### WRITTEN INSTRUCTION
Copy exactly the lines from the start of the data below through the one that carries "# the origin", and only those.

### DATASET SECTION
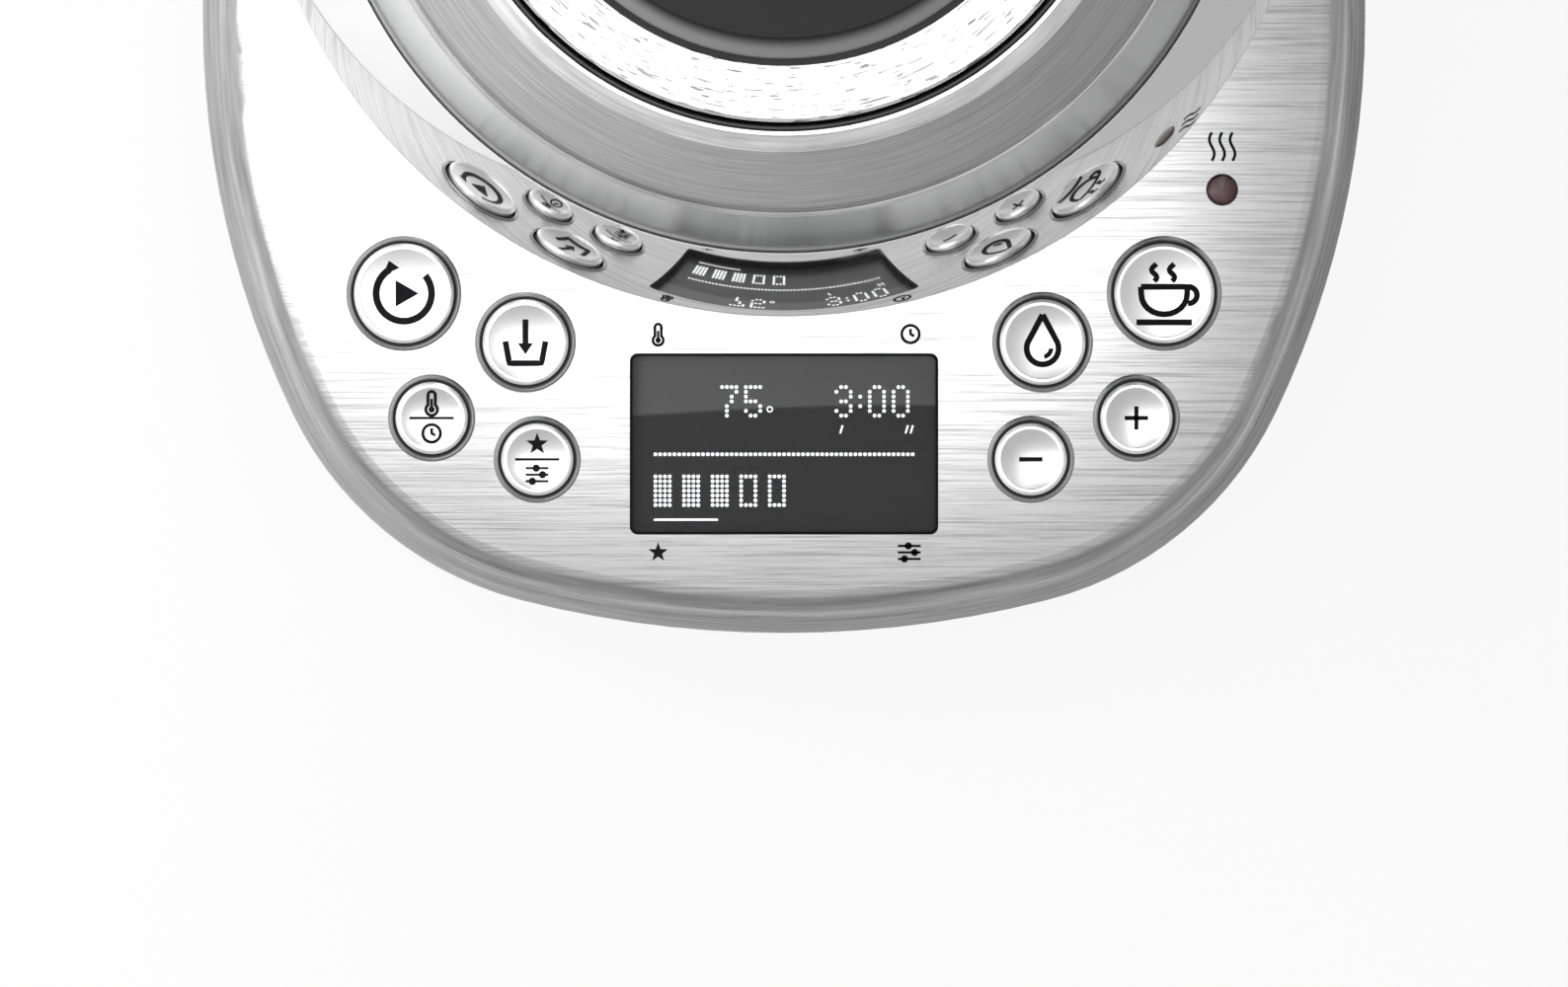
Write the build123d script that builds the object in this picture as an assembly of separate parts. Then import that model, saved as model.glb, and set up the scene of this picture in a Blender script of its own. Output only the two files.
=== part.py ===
from build123d import *
import math
import os

# Automatic tea maker: a glass jug with a motor-lifted tea basket, on a power base with a sloped-off
# edge and a flat control panel. Millimetres, +Z up, the control panel faces -Y.
# Plan sizes are drawn about the jug's axis and moved by AXIS_X, AXIS_Y when a node is written, so that
# the origin is under the middle of the whole machine. Heights in the jug count from its lowest edge.

# ---- base housing
front_radius = 173.0
front_half_angle = 14.3
corner_radius = 56.5
corner_end_angle = 64.3
side_radius = 147.3
panel_depth = 51.2
panel_height = 44.0
edge_roll = 7.0
cover_wall = 1.2
cover_bottom = 5.0
tray_bottom = 2.0
tray_floor = 2.5
tray_wall = 2.0
tray_height = 12.0
tray_gap = 0.2
rib_inset = 8.0
rib_wall = 1.6
plate_inset = 3.2
plate_thickness = 2.0
rib_height = 2.3

# ---- feet and base screws
foot_radius = 8.0
foot_recess = 1.0
front_foot = (52.0, 17.4)
rear_foot = (58.0, 55.0)
post_radius = 4.0
front_post = (70.5, 6.4)
rear_post = (66.0, 30.0)
screw_radius = 1.5
screw_head_radius = 3.5
screw_head = 2.0
screw_boss_radius = 6.0
screw_boss_top = 8.0
screw_seat = 5.0
screw_length = 13.0
thread_gap = 0.05

# ---- buttons: sideways place, depth before the jug's foot, outer radius of the ring
big_pair = (61.6, -4.0, 9.1)
upper_pair = (41.9, 3.9, 7.95)
outer_pair = (57.1, 16.2, 6.85)
lower_pair = (40.0, 22.9, 6.85)
ring_width = 0.45
ring_rise = 0.3
cap_gap = 0.35
cap_rise = 1.25
cap_chamfer = 0.5
rim_width = 0.55
dish_step = 0.3
dish_depth = 0.55
flange_extra = 1.2
flange_gap = 0.3
flange_thickness = 1.0
stem_radius = 2.0
stem_gap = 0.3
stem_length = 5.0
guide_wall = 1.3
guide_length = 1.5
button_travel = 0.8
switch_gap = 0.1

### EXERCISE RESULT
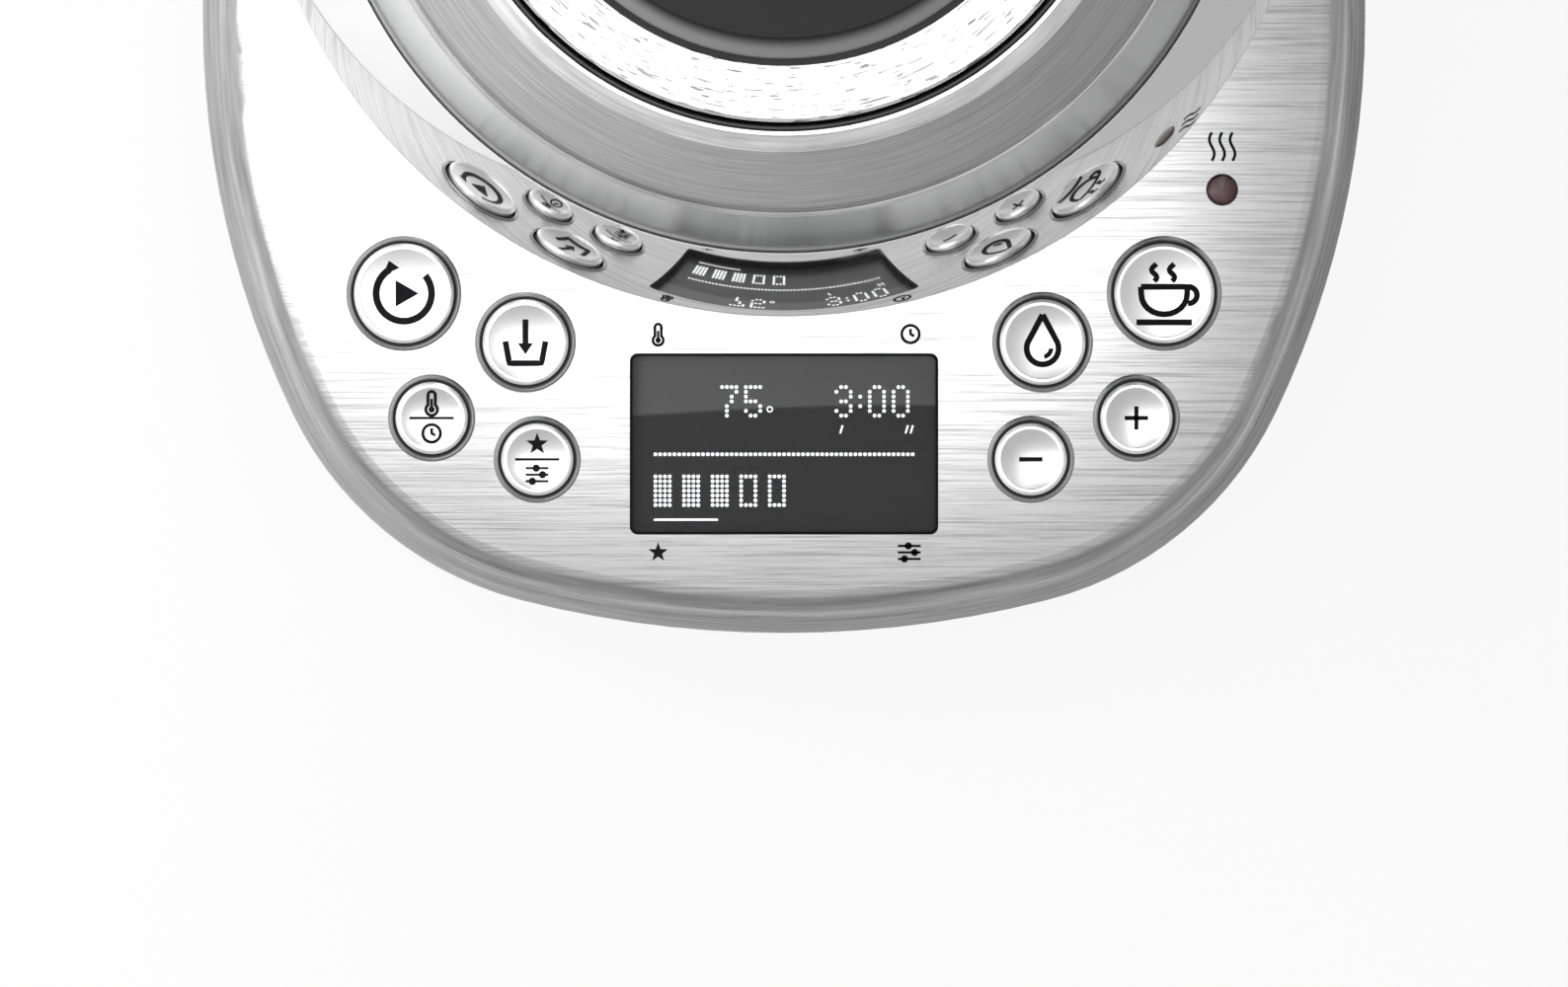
Write the build123d script that builds the object in this picture as an assembly of separate parts. Then import that model, saved as model.glb, and set up the scene of this picture in a Blender script of its own. Output only the two files.
=== part.py ===
from build123d import *
import math
import os

# Automatic tea maker: a glass jug with a motor-lifted tea basket, on a power base with a sloped-off
# edge and a flat control panel. Millimetres, +Z up, the control panel faces -Y.
# Plan sizes are drawn about the jug's axis and moved by AXIS_X, AXIS_Y when a node is written, so that
# the origin is under the middle of the whole machine. Heights in the jug count from its lowest edge.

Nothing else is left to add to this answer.